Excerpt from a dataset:
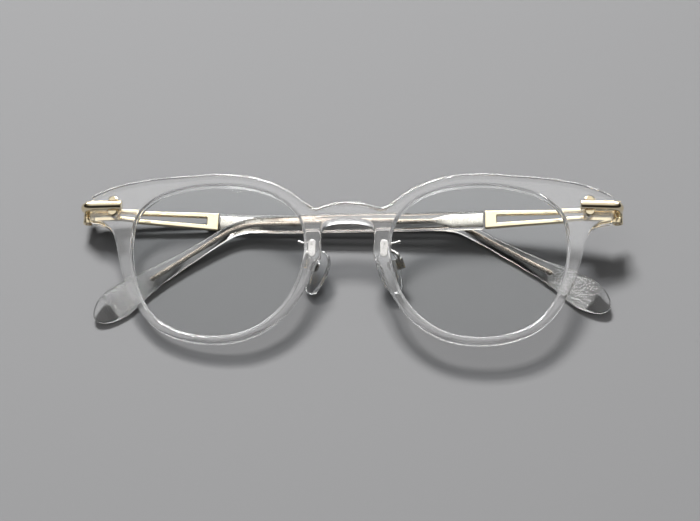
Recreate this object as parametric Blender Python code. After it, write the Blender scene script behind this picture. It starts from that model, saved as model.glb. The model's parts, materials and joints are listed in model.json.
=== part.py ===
"""Reading glasses with a clear acetate front, folded and lying on a table.

The glasses are drawn in the frame of their own front: X to the right as the front is seen,
Y up, Z out of the front face, with the hinge line at Y = 0. The temples are drawn straight
ahead of their hinges and folded by empties, and one empty then lays the whole pair on the
table, with +Z up, on the points that really touch it.
"""
import math

import bmesh
import bpy
from mathutils import Matrix, Vector

MM = 0.001

# Gaps between pieces that touch on the real object
FIT_GAP = 0.3 * MM
# How far a cutter runs past the surface that it cuts
OVERRUN = 1.0 * MM

# Front: the lens openings, the rims and the bridge
LENS_WIDTH = 46.5 * MM
LENS_HEIGHT = 41.8 * MM
NOSE_GAP = 23.0 * MM
# The openings' tops are this far over the hinge line, and their middles follow
LENS_TOP = 5.5 * MM
LENS_DROP = LENS_HEIGHT / 2 - LENS_TOP
RIM_WIDTH = 3.4 * MM
FRONT_THICKNESS = 3.4 * MM
FRONT_EDGE = 0.7 * MM
FACE_RADIUS = 900.0 * MM
BRIDGE_TOP = 0.7 * MM
BRIDGE_BOTTOM = 5.0 * MM
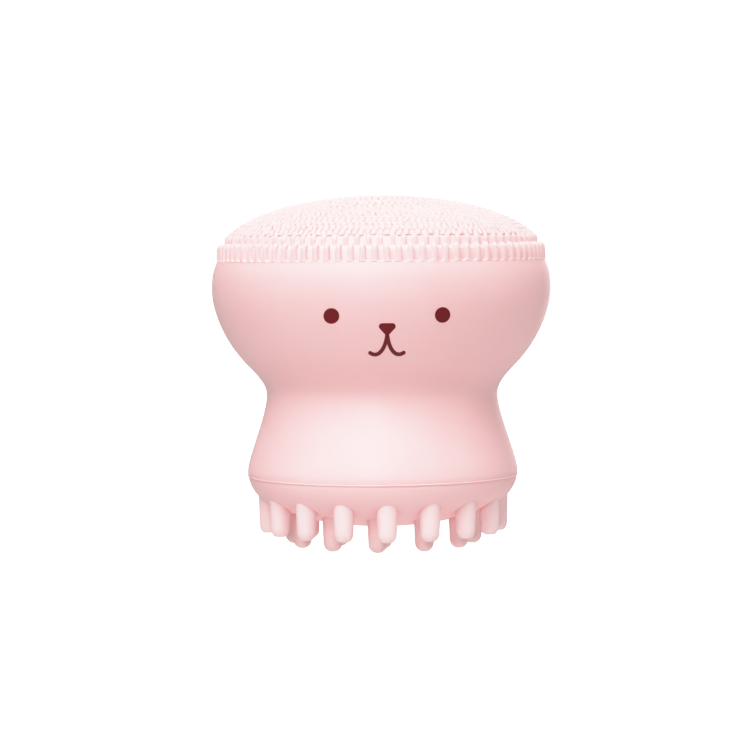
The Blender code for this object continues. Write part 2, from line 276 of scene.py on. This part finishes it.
# Square soft boxes that look at the middle of the brush: name, azimuth, elevation, distance, size, power.
# Azimuth 0 is in front, 90 to the right.
BRUSH_MIDDLE = (0.0, 0.0, 25.0 * MM)
SOFT_BOXES = (
    ("key", -14.0, 49.0, 0.7, 0.42, 3.7),
    ("top_fill", 0.0, 82.0, 0.7, 0.42, 2.0),
    ("left_fill", -50.0, 35.0, 0.7, 0.42, 1.05),
    ("right_fill", 70.0, 12.0, 0.7, 0.42, 1.0),
    ("back_fill", 170.0, 10.0, 0.7, 0.42, 1.6),
    ("table_bounce", 0.0, -75.0, 0.35, 0.3, 0.36),
)

# Soft-edged spot on the front of the skirt
SPOT_AZIMUTH = -12.0
SPOT_ELEVATION = 20.0
SPOT_DISTANCE = 0.3
SPOT_ANGLE = 11.0
SPOT_POWER = 1.05
SPOT_SOURCE = 20.0 * MM
SPOT_AIM = (-2.0 * MM, 0.0, 8.7 * MM)


# ---------------------------------------------------------------- outlines


def bezier(start, first, second, end, steps):
    """Points of one cubic stretch, its end point left out."""
    t = np.arange(steps)[:, None] / steps
    start, first, second, end = (np.array(p, float) for p in (start, first, second, end))
    return (1 - t) ** 3 * start + 3 * t * (1 - t) ** 2 * first + 3 * t**2 * (1 - t) * second + t**3 * end


def arc(centre, radius, start, end, steps):
    """Points on an arc, its angles in degrees."""
    angles = np.radians(np.linspace(start, end, steps + 1))
    return np.stack([centre[0] + radius * np.cos(angles), centre[1] + radius * np.sin(angles)], 1)


def unit_circle(segments):
    """Points (x, y) round the unit circle."""
    turns = 2 * pi * np.arange(segments) / segments
    return np.stack([np.cos(turns), np.sin(turns)], 1)


def body_side():
    """Outer side of the body (r, z), from just under its rim down to the skirt's end."""
    rim = (RIM_RADIUS, RIM_HEIGHT - RIM_ROUND)
    bulge = (BOWL_RADIUS, BOWL_HEIGHT)
    waist = (WAIST_RADIUS, WAIST_HEIGHT)
    skirt = (SKIRT_RADIUS, SKIRT_HEIGHT)
    stretches = [
        bezier(rim, *RIM_BENDS, bulge, steps=22),
        bezier(bulge, *BOWL_BENDS, TUCK, steps=36),
        bezier(TUCK, *WAIST_BENDS, waist, steps=24),
        bezier(waist, *SKIRT_BENDS, skirt, steps=32),
    ]
    return np.concatenate(stretches)


def base_side():
    """Outer side of the base (r, z), from the seam down its flank and over the dome to the axis."""
    top = (SEAM_RADIUS - SEAM_GROOVE, SEAM_HEIGHT - FLANK_DROP)
    angles = np.linspace(-acos(DOME_EDGE / DOME_RADIUS), -pi / 2, 44)
    dome = np.stack([DOME_RADIUS * np.cos(angles), DOME_CENTRE + DOME_DEPTH * np.sin(angles)], 1)
    return np.concatenate([bezier(top, *FLANK_BENDS, dome[0], steps=14), dome])


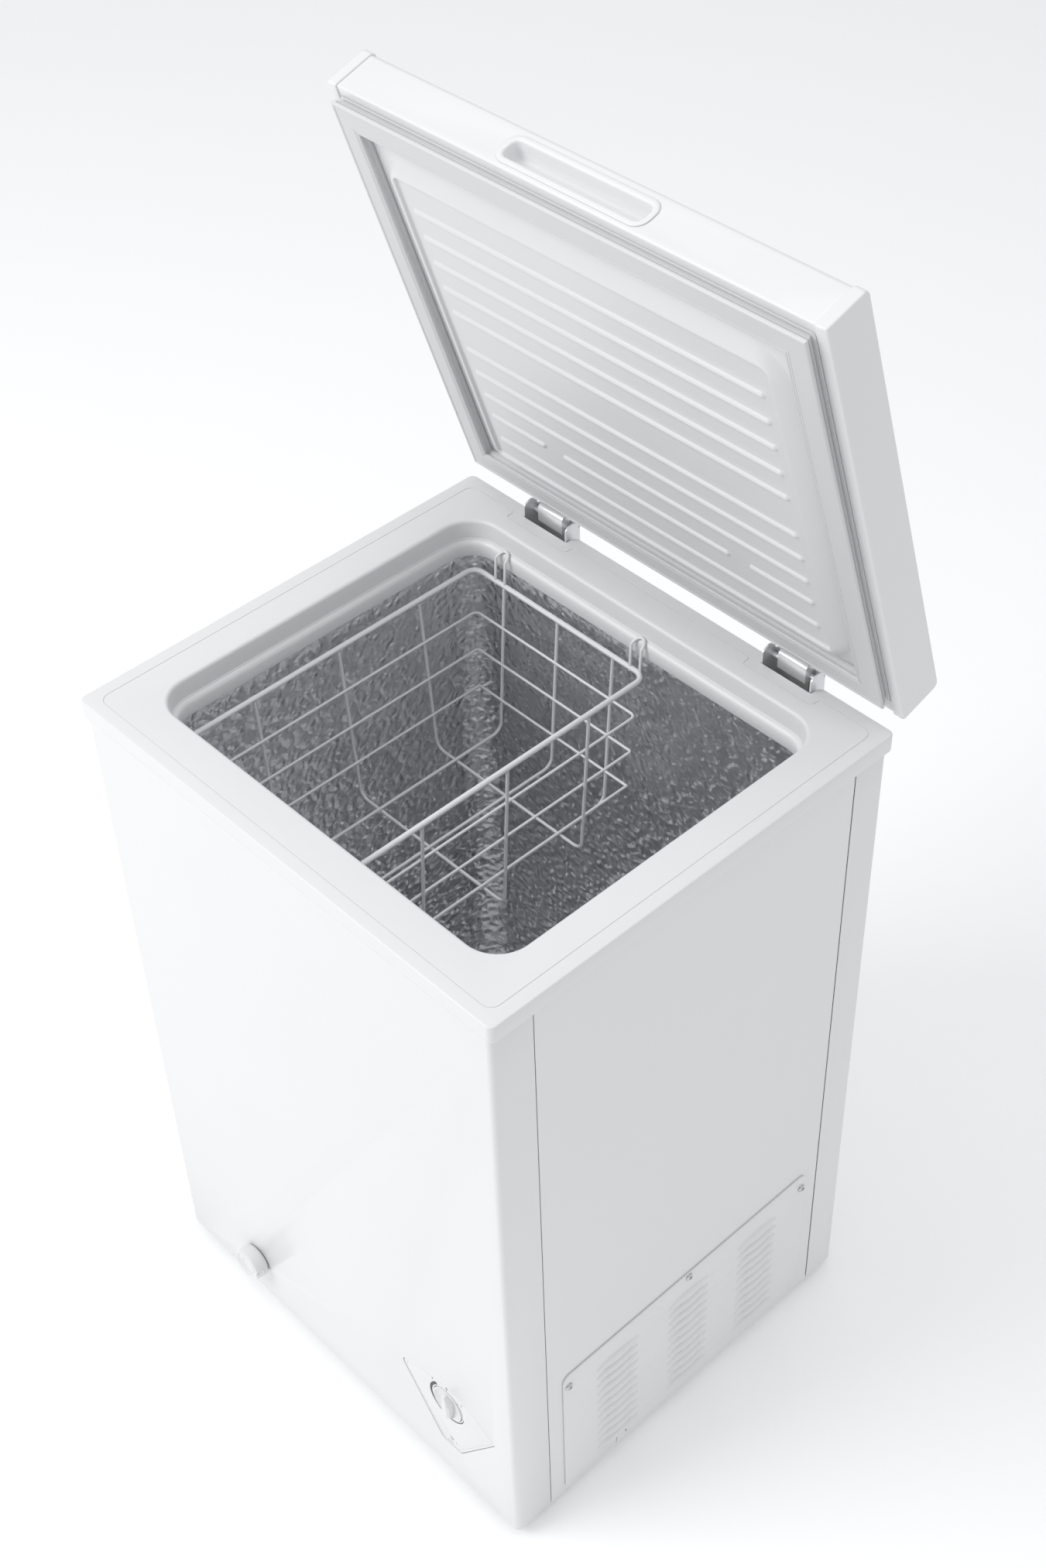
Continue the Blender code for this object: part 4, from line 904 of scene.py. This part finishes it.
def flat_ring(rect, d, r, down, steps=12):
    return ring(rect, d, r + d, lid_low - down, steps)


def bowl(pairs):
    """Rings of the tray's wall, whose corners tighten as it comes in."""
    return [flat_ring(tray_wall, d, 0.040 - 1.8 * d, down) for d, down in pairs]


brim = (-0.2604, 0.2604, seal[2] + 0.0015, seal[3] + 0.0006)
tray = bowl(((0.0245, 0.0070), (0.0200, 0.0072), (0.0140, 0.0068), (0.0060, 0.0034), (0.0010, 0.0012)))
tray += [flat_ring(seal, 0.0200, 0.010, 0.0003), flat_ring(brim, 0, 0.004, 0.0003)]
tray += [flat_ring(brim, 0, 0.004, 0.0015), flat_ring(seal, 0.0254, 0.008, 0.0015)]
tray += [flat_ring(seal, 0.0260, 0.008, 0.0020)]
tray += bowl(((-0.0008, 0.0021), (0.0006, 0.0024), (0.0018, 0.0031), (0.0050, 0.0050), (0.0090, 0.0074),
              (0.0130, 0.0096), (0.0150, 0.0105), (0.0166, 0.0110), (0.0180, 0.0111), (0.0190, 0.0107),
              (0.0198, 0.0098), (0.0205, 0.0088), (0.0213, 0.0082), (0.0224, 0.0080)))
lid_liner = solid("lid_lining_tray", skinned(tray), lining, angle=40, opened=lid_open)
fit(lid_liner, "lid", "lid_liner_plastic", "lid_liner")


def rib(name, x0, x1, y):
    """Long low rib with rounded ends, lying on the tray."""
    steps = ((-0.0004, 0.0078), (0.0, 0.0081), (0.0006, 0.0090), (0.0013, 0.0098), (0.0021, 0.0103),
             (0.0028, 0.0105))
    half = 0.0033
    levels = [(rounded(x0 + d, x1 - d, y - half + d, y + half - d, 0.00325 - d, 6), lid_low - down)
              for d, down in steps]
    return solid(name, lofted(levels), lining, angle=60)


rib_end, rib_step = 0.199, 0.030
for name, first, rows in (("lid_ribs_front", 0.376, 5), ("lid_ribs_back", 0.209, 3)):
    ribs = repeated(rib(name, -rib_end, rib_end, lid_back - first), 1, rows, (0, 0, 0), (0, rib_step, 0))
    ribs.data.transform(lid_open)
    ribs.data.shade_smooth()
    fit(ribs, "lid", "lid_liner_plastic")
last_ribs = ((-rib_end, -0.126, 0.120), (-0.103, 0.103, 0.120), (0.126, rib_end, 0.120),
             (-rib_end, rib_end, 0.088))
for i, (x0, x1, u) in enumerate(last_ribs):
    last = rib(f"lid_rib_short_{i}", x0, x1, lid_back - u)
    last.data.transform(lid_open)
    fit(last, "lid", "lid_liner_plastic")

section = [(0.0040, 0.0018), (0.0040, 0.0036), (0.0026, 0.0040), (0.0024, 0.0046), (0.0030, 0.0052),
           (0.0030, 0.0058), (0.0010, 0.0062), (0.0008, 0.0068), (0.0022, 0.0074), (0.0022, 0.0082),
           (0.0003, 0.0086), (0.0, 0.0094), (0.0001, 0.0106), (0.0007, 0.0116), (0.0018, 0.0120),
           (0.0030, 0.0118), (0.0038, 0.0112), (0.0200, 0.0114), (0.0204, 0.0108), (0.0208, 0.0114),
           (0.0222, 0.0115), (0.0226, 0.0109), (0.0230, 0.0115), (0.0244, 0.0112), (0.0250, 0.0104),
           (0.0248, 0.0088), (0.0236, 0.0078), (0.0236, 0.0060), (0.0250, 0.0050), (0.0250, 0.0018)]
strip = lofted([(rectangle(*inset(seal, d)), lid_low - down) for d, down in section], loop=True)
gasket = solid("lid_gasket_strip", strip, vinyl, angle=25, opened=lid_open)
fit(gasket, "lid", "gasket_vinyl", "lid_gasket")


# ---------------------------------------------------------------- basket
# A basket of welded steel wire in a thick white coating hangs in the left of the tub by four bent
# hangers that hook over the ledge of the collar.
basket_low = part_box("wire_basket")[0]
coated = finish("coated_wire", (0.80, 0.805, 0.81), 0.28, tint=0.015, coat=0.2, grain=((300.0, 0.0001),))
rack = (-0.214, 0.0265, middle - 0.1805, middle + 0.186)
rack_top, rack_floor = rim - 0.050, basket_low.z + 0.0019


rim_r, wire_r, lean = 0.0027, 0.0017, 0.0125
hang_z = rack_top - 0.0060
depth = hang_z - rack_floor
x0, x1, y0, y1 = inset(rack, rim_r)


def lap(d, z):
    """Closed path round the basket."""
    points = ring(rack, d, 0.0147, z, 6)
    return points + points[:1]


def trough(u0, u1, floor):
    """Path down one wall of the basket, across its floor and up the other wall."""
    corners = [(u0, hang_z, 0), (u0 + lean, floor, 0.012), (u1 - lean, floor, 0.012), (u1, hang_z, 0)]
    return filleted(corners, 5, closed=False)


rim_wire = wire("basket_rim", [lap(rim_r, rack_top - rim_r)], rim_r, coated, 12)
cross = []
for y in [middle + 0.008 + 0.102 * i for i in (-1, 0, 1)]:
    cross.append([(x, y, z) for x, z in trough(x0, x1, rack_floor)])
for x in [-0.0938 + 0.075 * i for i in (-1, 0, 1)]:
    cross.append([(x, y, z) for y, z in trough(y0, y1, rack_floor + 2 * wire_r)])
uprights = wire("basket_wires", cross, wire_r, coated, 10)
levels = [lap(rim_r + 2 * wire_r + lean * k / 4 * 0.9, hang_z - depth * k / 4) for k in (1, 2, 3)]
bands = wire("basket_bands", levels, 0.0014, coated, 10)
hangers = []
for x in (-0.174, 0.0105):
    for sign, edge in ((-1, middle - 0.1905), (1, middle + 0.196)):
        wall = (y0 if sign < 0 else y1) - sign * 0.0006
        over, top = edge - sign * 0.0032, rim - 0.0196
        path = filleted([(x - 0.0065, hang_z, 0), (x - 0.0065, top, 0.006), (x + 0.0065, top, 0.006),
                         (x + 0.0065, hang_z, 0)], 6, closed=False)
        bent = []
        for u, z in path:
            out = max(0.0, min(1.0, (z - (top - 0.0075)) / 0.0075))
            bent.append((u, wall + (over - wall) * out, z))
        hangers.append(bent)
hooks = wire("basket_hangers", hangers, 0.0015, coated, 10)
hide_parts("wire_basket")
for part in (rim_wire, uprights, bands, hooks):
    fit(part, "basket", "coated_wire")


# ---------------------------------------------------------------- floor and light
# A seamless pale floor under even soft daylight, with one large panel high on the front left that
# keeps the front and top brightest and leaves the right side a little darker.
pale = finish("pale_floor", (0.94, 0.94, 0.94), 0.85, tint=0.004)
pale.node_tree.nodes["Principled BSDF"].inputs["Emission Color"].default_value = (1, 1, 1, 1)
pale.node_tree.nodes["Principled BSDF"].inputs["Emission Strength"].default_value = 0.17
bm = bmesh.new()
bmesh.ops.create_grid(bm, x_segments=1, y_segments=1, size=14)
floor = shaped("floor", bm)
floor.data.materials.append(pale)

world = bpy.data.worlds.new("studio")
world.use_nodes = True
world.node_tree.nodes["Background"].inputs["Color"].default_value = (0.965, 0.98, 1.0, 1)
world.node_tree.nodes["Background"].inputs["Strength"].default_value = 0.60
bpy.context.scene.world = world

for name, spot, size, power in (("key", (-1.6, -3.0, 3.4), 2.4, 87.0), ("top", (0.3, 0.2, 3.6), 2.0, 18.0)):
    lamp = bpy.data.lights.new(name, "AREA")
    lamp.shape, lamp.size, lamp.energy = "SQUARE", size, power
    panel_light = placed(name, lamp)
    aim = Vector((0, middle, 0.7)) - Vector(spot)
    panel_light.matrix_world = Matrix.Translation(spot) @ aim.to_track_quat("-Z", "Y").to_matrix().to_4x4()
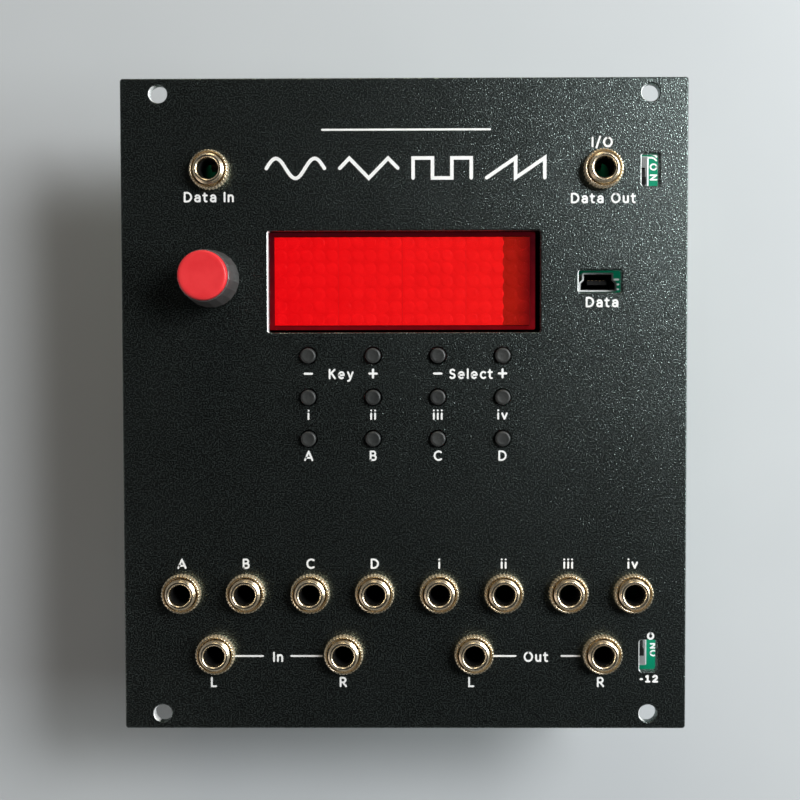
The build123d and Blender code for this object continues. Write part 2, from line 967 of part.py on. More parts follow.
save("processor", *under_main_board(processor(), [processor_shares]))
memory_chip = block(memory_width, memory_length, memory_thickness)
save("memory_chips", *under_main_board(memory_chip, memory_shares))
converter = leaded_chip(
    converter_width,
    converter_length,
    converter_thickness,
    converter_lead_count,
    converter_lead_pitch,
)
save("converter_chips", *under_main_board(converter, converter_shares))
amplifier = leaded_chip(
    amplifier_width,
    amplifier_length,
    amplifier_thickness,
    amplifier_lead_count,
    amplifier_lead_pitch,
)
amplifier_places = [(x, y) for x in amplifier_column_shares for y in amplifier_row_shares]
save("amplifier_chips", *under_main_board(amplifier, amplifier_places))
coupler = leaded_chip(
    coupler_width, coupler_length, coupler_thickness, coupler_lead_count, coupler_lead_pitch
)
save("optocoupler", *under_main_board(coupler, [coupler_shares]))
regulator = leaded_chip(
    regulator_width,
    regulator_length,
    regulator_thickness,
    regulator_lead_count,
    regulator_lead_pitch,
)
save("regulators", *under_main_board(regulator, regulator_shares))
save("inductors", *under_main_board(inductor(), inductor_shares))
save("crystal", *under_main_board(crystal(), [crystal_shares]))
chip_places = [(x, y) for y in chip_row_height_shares for x in chip_row_place_shares]
chip_places += [(chip_column_place_share, y) for y in chip_column_height_shares]
save("small_chips", *under_main_board(Rot(0, 0, 90) * small_chip(), chip_places))
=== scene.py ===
"""Looks of the synthesiser module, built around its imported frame.

Pieces are modelled in millimetres in the frame of the part, and scaled to metres when
they are added. Z is out of the front panel, X to its right and Y to its top.
"""

import math
import random

import bmesh
import bpy
from mathutils import Matrix, Vector


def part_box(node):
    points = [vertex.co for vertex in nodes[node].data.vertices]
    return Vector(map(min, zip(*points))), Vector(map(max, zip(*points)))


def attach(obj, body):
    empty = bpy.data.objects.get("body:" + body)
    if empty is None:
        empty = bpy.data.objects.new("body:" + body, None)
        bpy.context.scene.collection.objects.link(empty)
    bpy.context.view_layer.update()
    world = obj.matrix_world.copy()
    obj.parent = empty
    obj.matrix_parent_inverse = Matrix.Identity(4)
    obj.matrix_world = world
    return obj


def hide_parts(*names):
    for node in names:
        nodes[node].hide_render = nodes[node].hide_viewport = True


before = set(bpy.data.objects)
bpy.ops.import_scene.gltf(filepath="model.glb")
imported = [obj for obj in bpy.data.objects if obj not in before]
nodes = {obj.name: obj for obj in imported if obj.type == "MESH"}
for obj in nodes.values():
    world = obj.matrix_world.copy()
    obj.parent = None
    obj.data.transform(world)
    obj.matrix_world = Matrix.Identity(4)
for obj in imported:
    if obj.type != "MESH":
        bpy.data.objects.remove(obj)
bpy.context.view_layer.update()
bpy.context.scene.view_settings.view_transform = "Standard"

MM = 0.001
BODY = "module"


def low(node):
    """Lowest corner of a node, in millimetres."""
    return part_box(node)[0] / MM


def high(node):
    """Highest corner of a node, in millimetres."""
    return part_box(node)[1] / MM


def middle(box):
    """X and Y of the middle of a box."""
    return (box[0].x + box[1].x) / 2, (box[0].y + box[1].y) / 2


def middle_of(node):
    """X and Y of the middle of a node."""
    return middle((low(node), high(node)))


def node_bmesh(name):
    """A copy of a CAD node's mesh, welded, in millimetres."""
    bm = bmesh.new()
    bm.from_mesh(nodes[name].data)
    bm.transform(Matrix.Scale(1 / MM, 4))
    bmesh.ops.remove_doubles(bm, verts=bm.verts, dist=1e-4)
    return bm


def islands(name):
    """The lowest and highest corner of each separate solid of a node, from left to right."""
    bm = node_bmesh(name)
    left = set(bm.verts)
    boxes = []
    while left:
        group = [left.pop()]
        for vert in group:
            near = {edge.other_vert(vert) for edge in vert.link_edges} & left
            left -= near
            group += near
        boxes.append([Vector(map(end, *(vert.co for vert in group))) for end in (min, max)])
    bm.free()
    boxes.sort(key=lambda b: (round(b[0].x, 1), round(b[0].y, 1)))
    return boxes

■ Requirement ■
Within the listing above, extract exactly the lines from the line with "chip_places += [(chip_column_place_share, y)" to the line with "imported = [obj", the two named lines included, and no others.

■ Output for this task ■
chip_places += [(chip_column_place_share, y) for y in chip_column_height_shares]
save("small_chips", *under_main_board(Rot(0, 0, 90) * small_chip(), chip_places))
=== scene.py ===
"""Looks of the synthesiser module, built around its imported frame.

Pieces are modelled in millimetres in the frame of the part, and scaled to metres when
they are added. Z is out of the front panel, X to its right and Y to its top.
"""

import math
import random

import bmesh
import bpy
from mathutils import Matrix, Vector


def part_box(node):
    points = [vertex.co for vertex in nodes[node].data.vertices]
    return Vector(map(min, zip(*points))), Vector(map(max, zip(*points)))


def attach(obj, body):
    empty = bpy.data.objects.get("body:" + body)
    if empty is None:
        empty = bpy.data.objects.new("body:" + body, None)
        bpy.context.scene.collection.objects.link(empty)
    bpy.context.view_layer.update()
    world = obj.matrix_world.copy()
    obj.parent = empty
    obj.matrix_parent_inverse = Matrix.Identity(4)
    obj.matrix_world = world
    return obj


def hide_parts(*names):
    for node in names:
        nodes[node].hide_render = nodes[node].hide_viewport = True


before = set(bpy.data.objects)
bpy.ops.import_scene.gltf(filepath="model.glb")
imported = [obj for obj in bpy.data.objects if obj not in before]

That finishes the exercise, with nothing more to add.